Simplified Concrete Dropout -- Improving the Generation of Attribution Masks for Fine-grained Classification

Fine-grained classification is a particular case of a classification problem, aiming to classify objects that share the visual appearance and can only be distinguished by subtle differences. Fine-grained classification models are often deployed to determine animal species or individuals in automated animal monitoring systems. Precise visual explanations of the model's decision are crucial to analyze systematic errors. Attention- or gradient-based methods are commonly used to identify regions in the image that contribute the most to the classification decision. These methods deliver either too coarse or too noisy explanations, unsuitable for identifying subtle visual differences reliably. However, perturbation-based methods can precisely identify pixels causally responsible for the classification result. Fill-in of the dropout (FIDO) algorithm is one of those methods. It utilizes the concrete dropout (CD) to sample a set of attribution masks and updates the sampling parameters based on the output of the classification model. A known problem of the algorithm is a high variance in the gradient estimates, which the authors have mitigated until now by mini-batch updates of the sampling parameters. This paper presents a solution to circumvent these computational instabilities by simplifying the CD sampling and reducing reliance on large mini-batch sizes. First, it allows estimating the parameters with smaller mini-batch sizes without losing the quality of the estimates but with a reduced computational effort. Furthermore, our solution produces finer and more coherent attribution masks. Finally, we use the resulting attribution masks to improve the classification performance of a trained model without additional fine-tuning of the model.

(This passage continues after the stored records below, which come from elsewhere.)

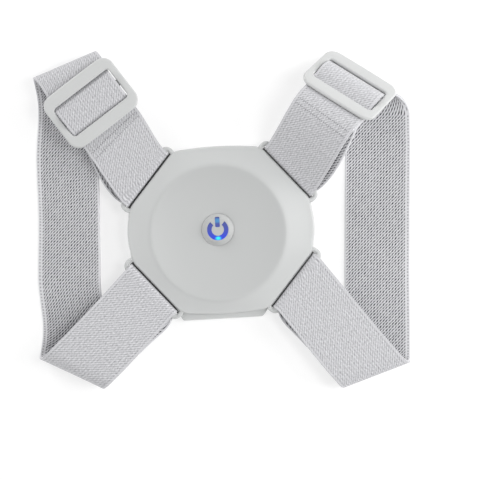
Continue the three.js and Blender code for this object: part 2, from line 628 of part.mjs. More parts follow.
// A tri-glide: a frame with a window, and a lower crossbar whose end blocks reach up to the frame.
function buckle(name, loop) {
  const outline = roundedRectangle(BUCKLE_DEPTH, BUCKLE_LENGTH, BUCKLE_CORNER);
  outline.holes.push(roundedRectangle(WINDOW_DEPTH, WINDOW_LENGTH, WINDOW_CORNER));
  const frameSolid = toSolid(slab(outline, FRAME_LOW, FRAME_LOW + BUCKLE_THICK, BUCKLE_EDGE));
  const reach = (BUCKLE_LENGTH + WINDOW_LENGTH) / 2;
  const low = CROSSBAR_LEVEL - CROSSBAR_THICK / 2;
  const bar = roundedRectangle(CROSSBAR_WIDTH, CROSSBAR_THICK, CROSSBAR_THICK / 2 - 0.1);
  const barGeometry = slab(bar, -reach / 2, reach / 2);
  barGeometry.rotateX(Math.PI / 2).translate(0, 0, CROSSBAR_LEVEL);
  let solid = frameSolid.add(toSolid(barGeometry));
  const blockWidth = BUCKLE_RAIL - 2 * CLEARANCE;
  for (const end of [-1, 1]) {
    const block = slab(roundedRectangle(CROSSBAR_SEAT, blockWidth, 1), low, FRAME_LOW + BUCKLE_THICK / 2);
    block.translate(0, end * (WINDOW_LENGTH + blockWidth) / 2, 0);
    solid = solid.add(toSolid(block));
  }
  const mesh = toMesh(name, solid, BUCKLE);
  const { origin, along, across, normal } = rollFrame(loop.buckle, 1);
  mesh.quaternion.setFromRotationMatrix(new THREE.Matrix4().makeBasis(along, across, normal));
  mesh.position.copy(origin);
  return mesh;
}

const corrector = new THREE.Group();
corrector.name = 'posture_corrector';
corrector.add(housingFront(), housingBack(), ...powerKey());
corrector.add(buckle('left_buckle', LEFT), buckle('right_buckle', RIGHT));
corrector.add(strap('left_strap', LEFT), strap('right_strap', RIGHT));

export default corrector;
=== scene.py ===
"""Looks of the posture corrector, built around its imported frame.

Lengths are millimetres until a mesh is made. Headings, tilts and skews are degrees.
"""

import math

import bpy
import numpy as np
from mathutils import Matrix, Vector


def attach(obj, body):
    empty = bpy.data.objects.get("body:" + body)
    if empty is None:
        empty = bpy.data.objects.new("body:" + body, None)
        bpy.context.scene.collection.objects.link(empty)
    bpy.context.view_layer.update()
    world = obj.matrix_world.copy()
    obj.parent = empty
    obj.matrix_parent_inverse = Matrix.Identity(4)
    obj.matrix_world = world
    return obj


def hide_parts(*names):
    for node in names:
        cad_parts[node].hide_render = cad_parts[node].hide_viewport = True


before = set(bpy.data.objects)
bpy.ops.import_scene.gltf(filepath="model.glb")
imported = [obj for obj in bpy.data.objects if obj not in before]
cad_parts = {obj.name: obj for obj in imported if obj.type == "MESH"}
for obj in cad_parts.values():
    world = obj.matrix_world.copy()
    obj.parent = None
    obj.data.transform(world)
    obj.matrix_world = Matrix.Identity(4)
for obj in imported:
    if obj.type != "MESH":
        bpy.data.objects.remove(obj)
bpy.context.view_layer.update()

MM = 0.001
UP = np.array([0.0, 0.0, 1.0])

# Named sizes of the solids, the same as in the part's source
CLEARANCE = 0.3
WEB_WIDTH = 38.0
WEB_THICK = 1.5
WEB_SIDE_LEAN = -3.3
BODY_HALF_WIDTH = 52.8
BODY_HALF_HEIGHT = 47.3
BODY_BOW = 1.0
BODY_CORNER_RADIUS = 5.0
SLOT_X = 39.2
SLOT_Y = 30.3
SLOT_ANGLE = 49.5
SLOT_LENGTH = WEB_WIDTH + 2.4
SLOT_GAP = 3.0
LUG_END = 2.4
LUG_THICK = 3.4
LUG_CORNER = 4.2
LUG_TOP = 11.6
BACK_HEIGHT = 7.2
BACK_BULGE = 0.8
SILL_X = -1.8
SILL_Y = 50.8
SILL_HALF_WIDTH = 27.0
SILL_BLEND = 5.0
WALL = 2.0
FLANGE_Z = 12.1
RIM_Z = 14.5
DISH_RADIUS = 39.0
DISH_DEPTH = 4.2
DISH_POWER = 2.4
DISH_X = -1.6
DISH_Y = -1.4
KEY_RADIUS = 9.1
KEY_CROWN_RADIUS = 7.0
KEY_RISE = 2.3
KEY_HOLE = KEY_RADIUS + CLEARANCE
KEY_AT = (-1.75, 0.3)
SYMBOL_RADIUS = 6.15
SYMBOL_STROKE = 2.6
SYMBOL_OPENING = 42.0
SYMBOL_BAR_WIDTH = 2.7
SYMBOL_BAR_TOP = 7.4
SYMBOL_BAR_BOTTOM = 1.5
SYMBOL_DEPTH = 0.8
SYMBOL_PROUD = 0.15
BUCKLE_DEPTH = 34.6
BUCKLE_THICK = 2.5
BUCKLE_CORNER = 6.5
WINDOW_LENGTH = WEB_WIDTH + 1.2
BUCKLE_LENGTH = WINDOW_LENGTH + 8.6
WINDOW_DEPTH = 19.8
WINDOW_CORNER = 2.0
CROSSBAR_WIDTH = 4.0
CROSSBAR_THICK = 2.2
CROSSBAR_SEAT = 5.0
TAIL_PAST_BUCKLE = 9.0
LOWER_TAIL_LENGTH = 34.0
BACK_SHIFT = 3.0
TAIL_SHIFT = 2.2

# How each loop lies, the same as in the part's source. A fold is the heading of the line along which the
# webbing turns over, and a swing is how far that line has turned at the end. The side run's rows are x, y
# and how much higher its inner edge lies. The seam, which only the scene has, is given by its distance
# from the buckle's edge and its slant.
LEFT = {
    "side": -1,
    "top_heading": 126.9,
    "top_rise": 5,
    "buckle": {"x": -69.8, "y": 76.6, "z": 16.6, "tilt": 0, "fold": 201, "skew": 13.3, "swing": -2.3},
    "top_roll": (20.3, -1.8),
    "side_run": [(-87, 48, 8), (-88.1, 10, 10), (-90, -22, 8)],
    "bottom_roll": {"x": -83.8, "y": -72.8, "z": 16.4, "tilt": 0, "fold": 149, "skew": 18, "swing": 6},
    "bottom_heading": 45,
    "seam": (1.9, 3.4),
}
RIGHT = {
    "side": 1,
    "top_heading": 50.5,
    "top_rise": 28,
    "buckle": {"x": 77.3, "y": 76.4, "z": 21.6, "tilt": 39, "fold": 159.5, "skew": -21.5, "swing": 0},
    "top_roll": None,
    "side_run": [(95.4, 62, 0), (94.6, 44, 0), (92.1, 5, 0), (90.1, -28, 0)],
    "bottom_roll": {"x": 79.8, "y": -83.6, "z": 13.8, "tilt": 0, "fold": 197.7, "skew": -21, "swing": 0},
    "bottom_heading": 127,
    "seam": (9.2, 0.0),
}


def unit(v):
    return v / np.linalg.norm(v)


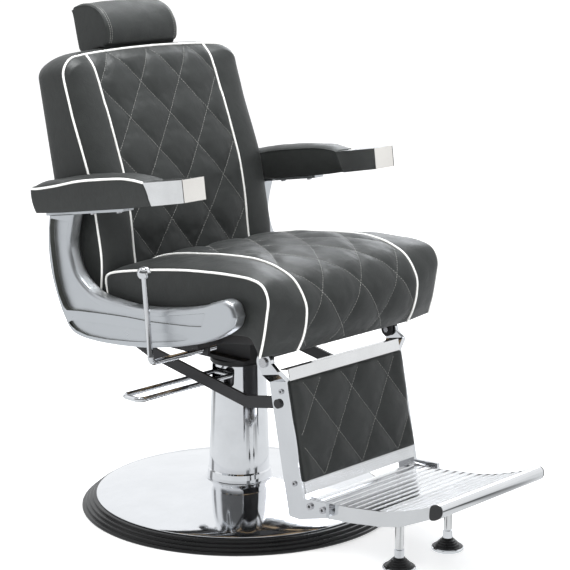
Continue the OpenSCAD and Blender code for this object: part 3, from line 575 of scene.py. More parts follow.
def simulate(make, step, sim):
    """Displacements of the upper face and of the rim, as grids."""
    shape = make(step)
    top, bottom, rim = shape["top"], shape["bottom"], rim_grid(shape, step)
    points, faces, index = weld([top, bottom, rim])
    sewn_top = shape["sewn"]
    sewn_top[[0, -1]] = 1
    sewn_top[:, [0, -1]] = 1
    sewn_rim = np.full(rim.shape[:2], sim["rim"])
    sewn_rim[:, [0, -1]] = 1
    sewn_bottom = np.ones(bottom.shape[0] * bottom.shape[1])
    weights = np.concatenate([sewn_top.ravel(), sewn_bottom, sewn_rim.ravel()])
    sewn = np.zeros(len(points))
    np.maximum.at(sewn, index, weights)
    shift = inflate(points, faces, sewn, sim)[index]
    top_count = sewn_top.size
    top_shift = soften(shift[:top_count].reshape(top.shape))
    rim_shift = soften(shift[top_count + len(sewn_bottom):].reshape(rim.shape))
    top_shift[[0, -1]] = 0
    top_shift[:, [0, -1]] = 0
    rim_shift[:, [0, -1]] = 0
    rim_shift[0] = rim_shift[-1] = 0.5 * (rim_shift[0] + rim_shift[-1])
    return top_shift, rim_shift


def shell(name, make, body, replaces, material=VINYL, coarse=6.5, fine=3.0, sim=None):
    """A closed cushion. make(step) gives a dict with the upper and lower grids and the rim.

    It is swollen by cloth on a coarse grid and the result carried over to the fine one.
    Returns the finished upper grid and the dict.
    """
    shape = make(fine)
    top, rim = shape["top"], rim_grid(shape, fine)
    if sim:
        top_shift, rim_shift = simulate(make, coarse, sim)
        top = top + resize(top_shift, top.shape)
        rim = rim + resize(rim_shift, rim.shape)
        rim[-1] = rim[0]
    points, faces, _ = weld([top, shape["bottom"], rim])
    obj = add_skin(name, points, faces, material)
    register(obj, body, replaces=replaces)
    obj["grid"] = 1
    return top, shape


# ------------------------------------------------------------------ cords and stitches
CORD = 2.5  # radius of the white piping


def tube(name, paths, radius, material, body, sides=12, closed=False):
    """Round cord along one or more paths."""
    points, faces, base = [], [], 0
    angles = np.linspace(0, 2 * np.pi, sides, endpoint=False)
    for path in paths:
        path = np.asarray(path, float)
        gaps = np.linalg.norm(np.diff(path, axis=0), axis=1)
        path = path[np.concatenate([[True], gaps > 1e-3])]
        count = len(path)
        if closed:
            tangents = unit(np.roll(path, -1, 0) - np.roll(path, 1, 0))
        else:
            tangents = unit(np.gradient(path, axis=0))
        across = np.array([0.31, 0.52, 0.8])
        for place, ahead in zip(path, tangents):
            across = across - ahead * (across @ ahead)
            across /= np.linalg.norm(across)
            points.append(place + radius * (np.cos(angles)[:, None] * across
                                            + np.sin(angles)[:, None] * np.cross(ahead, across)))
        for i in range(count if closed else count - 1):
            row, after = base + i * sides, base + (i + 1) % count * sides
            for k in range(sides):
                k2 = (k + 1) % sides
                faces.append((row + k, after + k, after + k2, row + k2))
        tip = base + count * sides
        if not closed:
            for end, way in ((0, -1), (count - 1, 1)):
                points.append((path[end] + way * tangents[end] * radius * 0.7)[None])
                for k in range(sides):
                    row = base + end * sides
                    face = (row + k, row + (k + 1) % sides, tip)
                    faces.append(face if way > 0 else face[::-1])
                tip += 1
        base = tip
    obj = add_mesh(name, np.concatenate(points), faces, material)
    register(obj, body)


# along the stitch as a part of its length, and thickness as a part of its radius
STITCH_PROFILE = [(-0.5, 0.35), (-0.34, 1.0), (0.34, 1.0), (0.5, 0.35)]


def stitches(name, paths, body, pitch=6.2, length=4.6, radius=0.46):
    """Short sewn stitches along paths of (points, normals)."""
    points, faces, base = [], [], 0
    angles = np.linspace(0, 2 * np.pi, 6, endpoint=False)
    for path, normals in paths:
        s = lengths_along(path)
        for i in range(int((s[-1] - 2) / pitch)):
            c = 1 + pitch * (i + 0.5)
            spots = [c - length / 2, c, c + length / 2]
            start, centre, end = np.array([np.interp(spots, s, path[:, j]) for j in range(3)]).T
            up = unit(np.array([np.interp(c, s, normals[:, j]) for j in range(3)]))
            ahead = end - start
            span = np.linalg.norm(ahead)
            if span < 1:
                continue
            ahead /= span
            side = np.cross(ahead, up)
            for f, thickness in STITCH_PROFILE:
                arch = (1 - (2 * f) ** 2) * 0.35 - 0.15
                middle = centre + ahead * (f * span) + up * arch
                points.append(middle + thickness * radius * (np.cos(angles)[:, None] * up
                                                             + np.sin(angles)[:, None] * side))
            for row in range(base, base + 18, 6):
                for m in range(6):
                    m2 = (m + 1) % 6
                    faces.append((row + m, row + 6 + m, row + 6 + m2, row + m2))
            faces.append(tuple(base + m for m in range(6)))
            faces.append(tuple(base + 18 + m for m in range(5, -1, -1)))
            base += 24
    obj = add_mesh(name, np.concatenate(points), faces, THREAD, recalc=False)
    register(obj, body)


def grid_normals(grid, outward):
    n = unit(np.cross(np.gradient(grid, axis=0), np.gradient(grid, axis=1)))
    return -n if (n.reshape(-1, 3) @ np.array(outward)).mean() < 0 else n


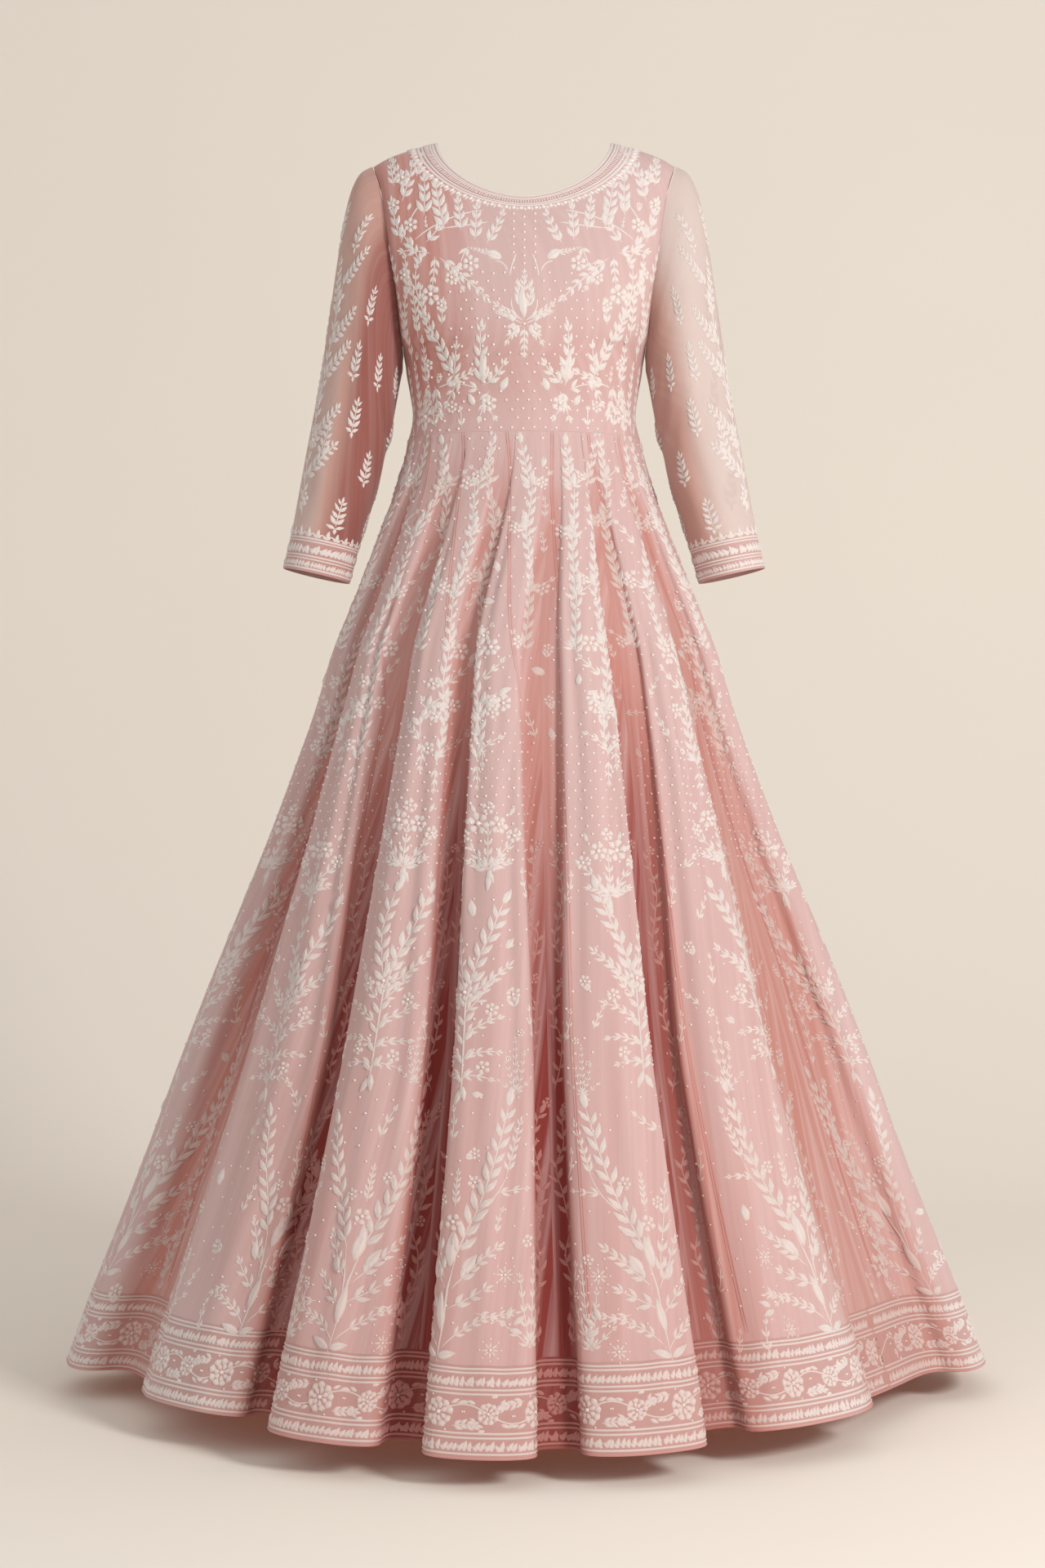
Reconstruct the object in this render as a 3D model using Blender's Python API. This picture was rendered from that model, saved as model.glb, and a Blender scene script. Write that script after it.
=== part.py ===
"""Anarkali gown, filled out as if worn, with nobody in it.

Metres, +Z up, the front faces -Y and +X is the wearer's left.
The origin lies midway between the neck ends of the two shoulder seams.
Every panel is a thin closed wall round a surface worked out from sizes, and
panels that are sewn together stand SEAM_GAP apart.
"""

import bpy
import numpy as np

# ---- driving sizes -------------------------------------------------------
WALL = 0.0020
SEAM_GAP = 0.0003
WAIST_Z = -0.3550
UNDERARM_Z = -0.2489
SHOULDER_END = (0.1803, -0.0274)
BORDER_TOP_Z = -1.3620
HEM_Z = -1.4500
FLARE_TOP_Z = -0.6200
HEM_LIFT = 0.010
KALI_STEPS = 14
KALI_LEVELS = (-0.355, -0.385, -0.440, -0.520, -0.630, -0.800, -1.050, -1.362)
BORDER_LEVELS = (-1.362, -1.450)
BODICE_STEPS = 22
BODICE_ROWS = (0.0, 0.095, 0.20, 0.3239, 0.43, 0.55, 0.67, 0.78, 0.87, 0.94, 0.98, 1.0)
NECK_STEPS = 8
# how far the rows under the shoulder stand outside the end of the neckline
NECK_END_SPREAD = 0.005

# Half-width of the bodice at its side seam, then at its armhole edge.
BODICE_SIDE = {
    "z": (-0.355, -0.340, -0.324, -0.300, -0.280, -0.2489, -0.2259, -0.187,
          -0.149, -0.118, -0.0876, -0.0542, -0.0274),
    "x": (0.1360, 0.1335, 0.1323, 0.1358, 0.1395, 0.1441, 0.1466, 0.1506,
          0.1565, 0.1606, 0.1648, 0.1710, 0.1803),
}
# Depth of the bodice at its middle, forwards and backwards.
BODICE_DEPTH = {
    "z": (-0.355, -0.324, -0.290, -0.250, -0.200, -0.150, -0.080, 0.0),
    "front": (0.0940, 0.0950, 0.1010, 0.1080, 0.1090, 0.1010, 0.0850, 0.0800),
    "back": (0.0900, 0.0880, 0.0890, 0.0940, 0.0980, 0.0980, 0.0900, 0.0800),
}
# The rest of each side: how far the armhole edge stands out, how far below the
# shoulder line the cloth turns over it, and the depth of the neckline.
BODICE_FORM = {
    "front": {"sign": -1.0, "armhole": 0.048, "turn": 0.120, "neck": 0.0827},
    "back": {"sign": 1.0, "armhole": 0.052, "turn": 0.105, "neck": 0.0640},
}
SHOULDER_LINE = {
    "x": (0.0, 0.1034, 0.1205, 0.1485, 0.1656, 0.1803),
    "z": (0.0, -0.0005, -0.0039, -0.0118, -0.0186, -0.0274),
}
NECK_POWER = 2 / 1.83
NECK_INNER = {"x": 0.1034, "top": -0.0005, "front": 0.0773, "back": 0.0560}
NECK_OUTER = {"x": 0.1205, "top": -0.0039, "front": 0.0827, "back": 0.0640}

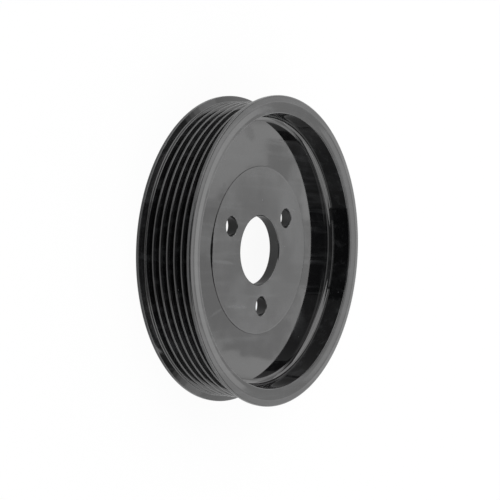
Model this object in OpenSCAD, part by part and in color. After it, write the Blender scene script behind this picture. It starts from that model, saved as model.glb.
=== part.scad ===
// Power steering pump pulley: six V grooves for a ribbed belt, moulded in one piece.
// It lies on its back face: z = 0 is the back of the rim, the axis is Z, and the front looks up.

/* [V grooves] */
// Number of V grooves in the rim
groove_count = 6; // [3:1:8]
// Distance from one groove to the next
groove_pitch = 3.56; // [3.3:0.01:4.4]
// Angle between the two flanks of a groove
groove_angle = 40; // [34:1:46]
// Depth of a groove below the crests, after its root is rounded
groove_depth = 3; // [2.4:0.1:3.4]
// Radius at the root of a groove
root_r = 0.4; // [0.2:0.05:0.5]
// Radius on both edges of each crest
tip_r = 0.25; // [0.1:0.05:0.3]

/* [Rim and flanges] */
// Diameter over the crests between the grooves
crest_d = 128.6; // [100:0.2:150]
// Height of the two flanges above the crests
flange_h = 2.6; // [1.5:0.1:6]
// Thickness of the rim, from the crests in to the foot of the recesses
rim_wall = 5.7; // [5:0.1:12]
// Width of the outer edge of each flange
flange_edge_w = 1.5; // [1.3:0.05:4]
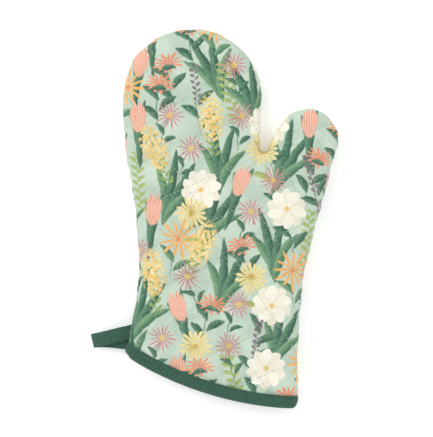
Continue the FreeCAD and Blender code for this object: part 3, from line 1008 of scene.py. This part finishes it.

翻译：细粒度分类是分类问题的一种特例，旨在识别视觉外观相似、仅能通过细微差异区分的对象。细粒度分类模型常用于自动化动物监测系统中判定动物物种或个体身份。对模型决策进行精确的可视化解释对于分析系统性错误至关重要。注意力机制或基于梯度的方法通常用于识别图像中对分类决策贡献最大的区域，但这些方法生成的解释要么过于粗糙，要么噪声过多，难以可靠地识别细微差异。相比之下，基于扰动的方法能够精确识别对分类结果具有因果关系的像素。填充式丢弃（FIDO）算法便是其中之一。它利用具体化丢弃法（CD）对一组归因掩码进行采样，并根据分类模型的输出更新采样参数。该算法已知的一个问题是梯度估计方差较大，此前研究者通过小批量参数更新来缓解这一问题。本文提出一种解决方案，通过简化CD采样并降低对大批量样本数的依赖来规避这些计算不稳定性。首先，该方法允许在保持估计质量的同时使用更小的批量大小进行参数估计，从而降低计算开销。此外，我们的解决方案能生成更精细且更连贯的归因掩码。最后，我们利用生成的归因掩码来提升已训练模型的分类性能，而无需对模型进行额外微调。